- [Task directions]:
Copy the full set of lines exactly as given.

# # # # #

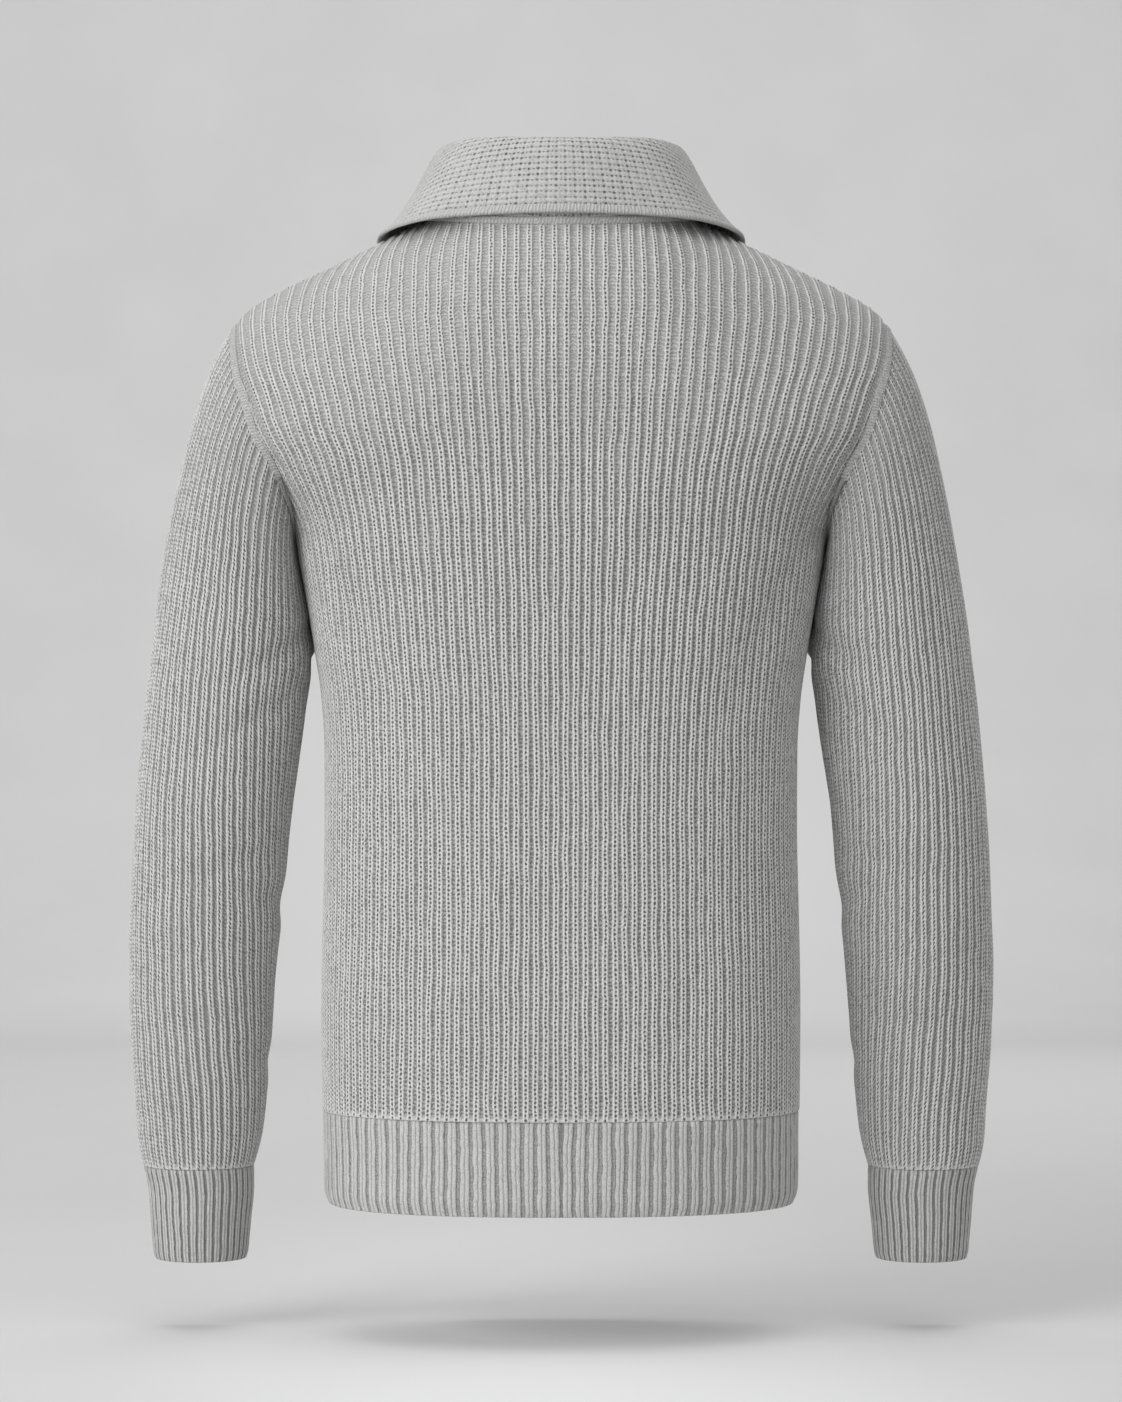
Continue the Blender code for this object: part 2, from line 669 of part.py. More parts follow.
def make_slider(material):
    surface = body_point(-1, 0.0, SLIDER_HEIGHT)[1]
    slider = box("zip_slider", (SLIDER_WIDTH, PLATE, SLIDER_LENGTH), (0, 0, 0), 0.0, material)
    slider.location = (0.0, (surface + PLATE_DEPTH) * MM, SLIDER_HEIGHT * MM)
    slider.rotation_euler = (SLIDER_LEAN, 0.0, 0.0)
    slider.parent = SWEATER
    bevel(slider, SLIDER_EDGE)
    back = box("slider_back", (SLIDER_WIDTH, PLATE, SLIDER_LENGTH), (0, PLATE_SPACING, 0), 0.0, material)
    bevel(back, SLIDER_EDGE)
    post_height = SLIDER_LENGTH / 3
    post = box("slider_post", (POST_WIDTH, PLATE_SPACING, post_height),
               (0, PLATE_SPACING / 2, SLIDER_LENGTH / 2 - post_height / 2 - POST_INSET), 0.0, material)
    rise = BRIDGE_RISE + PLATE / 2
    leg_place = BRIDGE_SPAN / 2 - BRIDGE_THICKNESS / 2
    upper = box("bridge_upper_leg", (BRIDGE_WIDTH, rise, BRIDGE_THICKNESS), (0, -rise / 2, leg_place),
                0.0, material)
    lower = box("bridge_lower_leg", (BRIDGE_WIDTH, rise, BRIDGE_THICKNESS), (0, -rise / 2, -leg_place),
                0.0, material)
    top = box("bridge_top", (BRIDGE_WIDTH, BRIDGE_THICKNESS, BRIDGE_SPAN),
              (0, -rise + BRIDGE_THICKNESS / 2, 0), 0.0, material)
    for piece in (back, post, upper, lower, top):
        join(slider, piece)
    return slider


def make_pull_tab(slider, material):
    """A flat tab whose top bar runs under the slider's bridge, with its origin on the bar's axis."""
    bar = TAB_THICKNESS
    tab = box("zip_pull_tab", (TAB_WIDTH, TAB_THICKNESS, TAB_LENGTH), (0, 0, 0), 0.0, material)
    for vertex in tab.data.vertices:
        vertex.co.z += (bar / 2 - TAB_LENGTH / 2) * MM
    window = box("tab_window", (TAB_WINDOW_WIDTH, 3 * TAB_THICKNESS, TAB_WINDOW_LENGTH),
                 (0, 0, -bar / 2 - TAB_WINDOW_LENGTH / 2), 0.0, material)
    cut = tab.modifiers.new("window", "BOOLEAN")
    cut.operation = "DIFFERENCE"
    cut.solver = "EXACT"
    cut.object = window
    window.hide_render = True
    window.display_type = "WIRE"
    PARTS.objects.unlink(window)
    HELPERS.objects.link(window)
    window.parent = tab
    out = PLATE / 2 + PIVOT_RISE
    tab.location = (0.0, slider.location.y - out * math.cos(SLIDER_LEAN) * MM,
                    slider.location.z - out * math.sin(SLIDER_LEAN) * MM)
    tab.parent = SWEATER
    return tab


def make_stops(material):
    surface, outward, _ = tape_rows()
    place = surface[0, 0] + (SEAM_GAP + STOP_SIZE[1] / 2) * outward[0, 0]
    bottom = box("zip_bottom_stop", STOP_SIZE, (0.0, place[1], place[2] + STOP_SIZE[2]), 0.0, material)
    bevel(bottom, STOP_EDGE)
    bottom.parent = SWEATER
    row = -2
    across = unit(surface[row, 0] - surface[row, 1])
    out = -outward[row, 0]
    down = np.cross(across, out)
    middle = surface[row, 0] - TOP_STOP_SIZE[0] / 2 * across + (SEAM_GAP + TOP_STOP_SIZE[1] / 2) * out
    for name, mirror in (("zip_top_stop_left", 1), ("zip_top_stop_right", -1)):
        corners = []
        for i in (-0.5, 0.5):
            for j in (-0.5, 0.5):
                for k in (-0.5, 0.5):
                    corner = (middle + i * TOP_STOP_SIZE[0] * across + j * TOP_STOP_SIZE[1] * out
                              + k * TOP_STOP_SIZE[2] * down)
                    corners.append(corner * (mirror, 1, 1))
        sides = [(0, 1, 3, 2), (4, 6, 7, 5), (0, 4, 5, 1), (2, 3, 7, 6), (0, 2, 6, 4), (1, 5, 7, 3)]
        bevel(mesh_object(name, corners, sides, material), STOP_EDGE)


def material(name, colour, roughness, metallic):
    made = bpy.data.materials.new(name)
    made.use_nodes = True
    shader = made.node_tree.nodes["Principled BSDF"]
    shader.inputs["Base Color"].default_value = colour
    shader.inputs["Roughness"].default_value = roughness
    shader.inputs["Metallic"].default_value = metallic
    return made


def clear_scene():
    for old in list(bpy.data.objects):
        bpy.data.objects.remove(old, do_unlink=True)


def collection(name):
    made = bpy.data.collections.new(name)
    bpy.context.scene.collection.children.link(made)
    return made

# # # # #

- [Complete answer]:
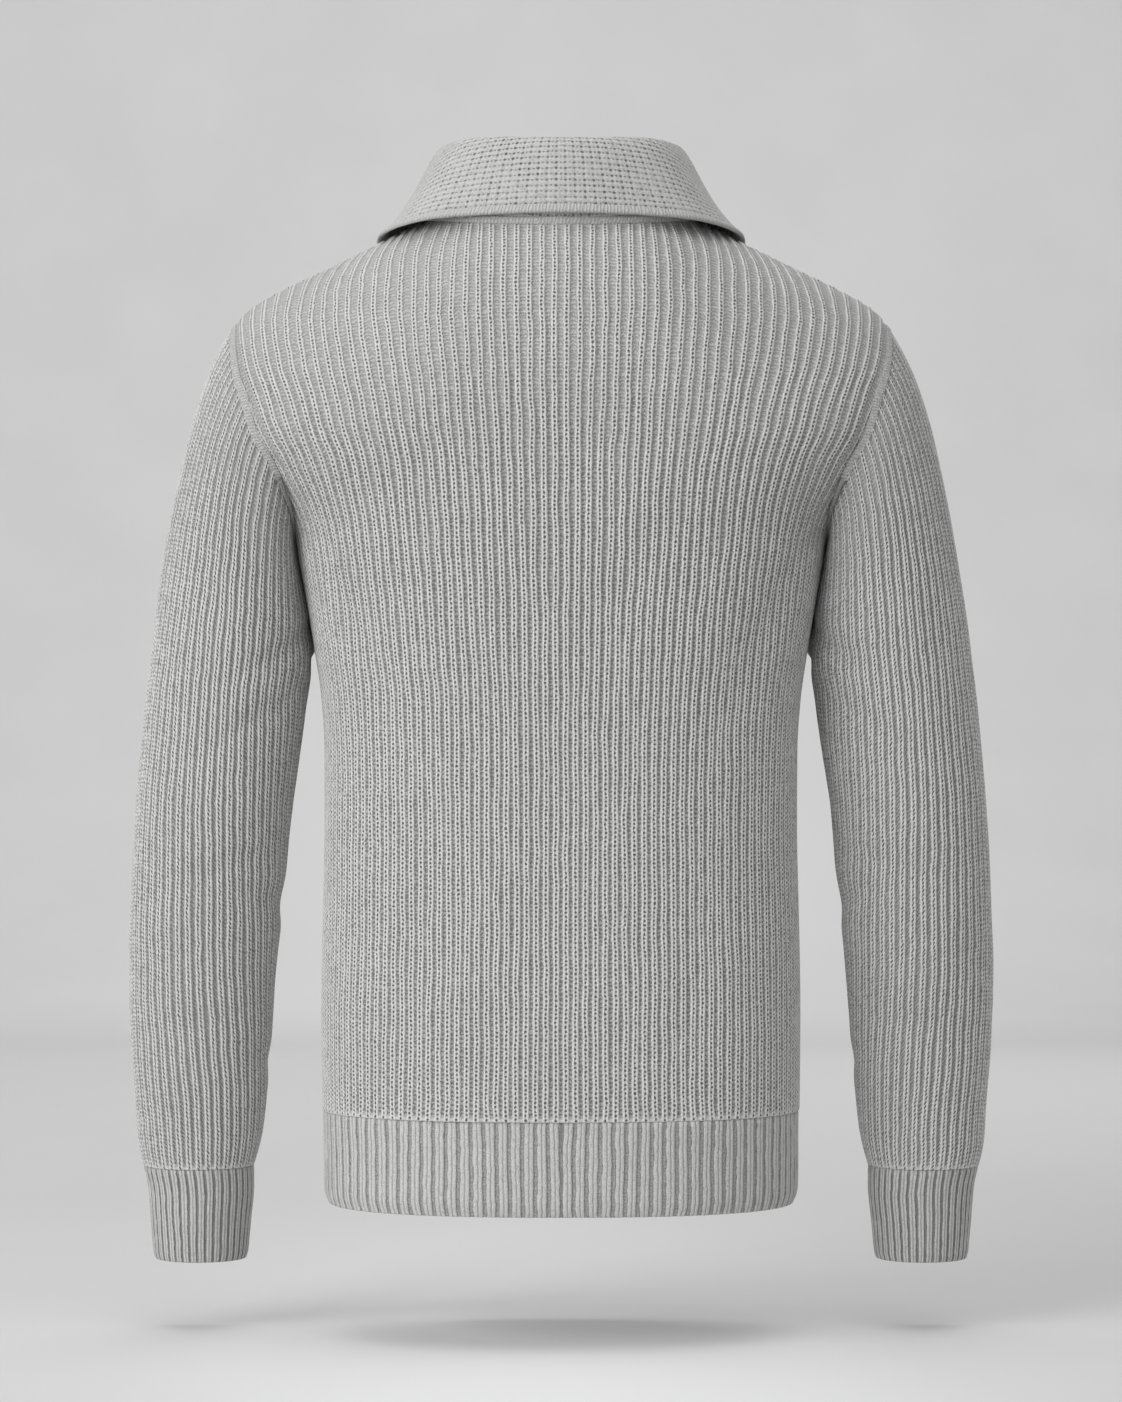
Continue the Blender code for this object: part 2, from line 669 of part.py. More parts follow.
def make_slider(material):
    surface = body_point(-1, 0.0, SLIDER_HEIGHT)[1]
    slider = box("zip_slider", (SLIDER_WIDTH, PLATE, SLIDER_LENGTH), (0, 0, 0), 0.0, material)
    slider.location = (0.0, (surface + PLATE_DEPTH) * MM, SLIDER_HEIGHT * MM)
    slider.rotation_euler = (SLIDER_LEAN, 0.0, 0.0)
    slider.parent = SWEATER
    bevel(slider, SLIDER_EDGE)
    back = box("slider_back", (SLIDER_WIDTH, PLATE, SLIDER_LENGTH), (0, PLATE_SPACING, 0), 0.0, material)
    bevel(back, SLIDER_EDGE)
    post_height = SLIDER_LENGTH / 3
    post = box("slider_post", (POST_WIDTH, PLATE_SPACING, post_height),
               (0, PLATE_SPACING / 2, SLIDER_LENGTH / 2 - post_height / 2 - POST_INSET), 0.0, material)
    rise = BRIDGE_RISE + PLATE / 2
    leg_place = BRIDGE_SPAN / 2 - BRIDGE_THICKNESS / 2
    upper = box("bridge_upper_leg", (BRIDGE_WIDTH, rise, BRIDGE_THICKNESS), (0, -rise / 2, leg_place),
                0.0, material)
    lower = box("bridge_lower_leg", (BRIDGE_WIDTH, rise, BRIDGE_THICKNESS), (0, -rise / 2, -leg_place),
                0.0, material)
    top = box("bridge_top", (BRIDGE_WIDTH, BRIDGE_THICKNESS, BRIDGE_SPAN),
              (0, -rise + BRIDGE_THICKNESS / 2, 0), 0.0, material)
    for piece in (back, post, upper, lower, top):
        join(slider, piece)
    return slider


def make_pull_tab(slider, material):
    """A flat tab whose top bar runs under the slider's bridge, with its origin on the bar's axis."""
    bar = TAB_THICKNESS
    tab = box("zip_pull_tab", (TAB_WIDTH, TAB_THICKNESS, TAB_LENGTH), (0, 0, 0), 0.0, material)
    for vertex in tab.data.vertices:
        vertex.co.z += (bar / 2 - TAB_LENGTH / 2) * MM
    window = box("tab_window", (TAB_WINDOW_WIDTH, 3 * TAB_THICKNESS, TAB_WINDOW_LENGTH),
                 (0, 0, -bar / 2 - TAB_WINDOW_LENGTH / 2), 0.0, material)
    cut = tab.modifiers.new("window", "BOOLEAN")
    cut.operation = "DIFFERENCE"
    cut.solver = "EXACT"
    cut.object = window
    window.hide_render = True
    window.display_type = "WIRE"
    PARTS.objects.unlink(window)
    HELPERS.objects.link(window)
    window.parent = tab
    out = PLATE / 2 + PIVOT_RISE
    tab.location = (0.0, slider.location.y - out * math.cos(SLIDER_LEAN) * MM,
                    slider.location.z - out * math.sin(SLIDER_LEAN) * MM)
    tab.parent = SWEATER
    return tab


def make_stops(material):
    surface, outward, _ = tape_rows()
    place = surface[0, 0] + (SEAM_GAP + STOP_SIZE[1] / 2) * outward[0, 0]
    bottom = box("zip_bottom_stop", STOP_SIZE, (0.0, place[1], place[2] + STOP_SIZE[2]), 0.0, material)
    bevel(bottom, STOP_EDGE)
    bottom.parent = SWEATER
    row = -2
    across = unit(surface[row, 0] - surface[row, 1])
    out = -outward[row, 0]
    down = np.cross(across, out)
    middle = surface[row, 0] - TOP_STOP_SIZE[0] / 2 * across + (SEAM_GAP + TOP_STOP_SIZE[1] / 2) * out
    for name, mirror in (("zip_top_stop_left", 1), ("zip_top_stop_right", -1)):
        corners = []
        for i in (-0.5, 0.5):
            for j in (-0.5, 0.5):
                for k in (-0.5, 0.5):
                    corner = (middle + i * TOP_STOP_SIZE[0] * across + j * TOP_STOP_SIZE[1] * out
                              + k * TOP_STOP_SIZE[2] * down)
                    corners.append(corner * (mirror, 1, 1))
        sides = [(0, 1, 3, 2), (4, 6, 7, 5), (0, 4, 5, 1), (2, 3, 7, 6), (0, 2, 6, 4), (1, 5, 7, 3)]
        bevel(mesh_object(name, corners, sides, material), STOP_EDGE)


def material(name, colour, roughness, metallic):
    made = bpy.data.materials.new(name)
    made.use_nodes = True
    shader = made.node_tree.nodes["Principled BSDF"]
    shader.inputs["Base Color"].default_value = colour
    shader.inputs["Roughness"].default_value = roughness
    shader.inputs["Metallic"].default_value = metallic
    return made


def clear_scene():
    for old in list(bpy.data.objects):
        bpy.data.objects.remove(old, do_unlink=True)


def collection(name):
    made = bpy.data.collections.new(name)
    bpy.context.scene.collection.children.link(made)
    return made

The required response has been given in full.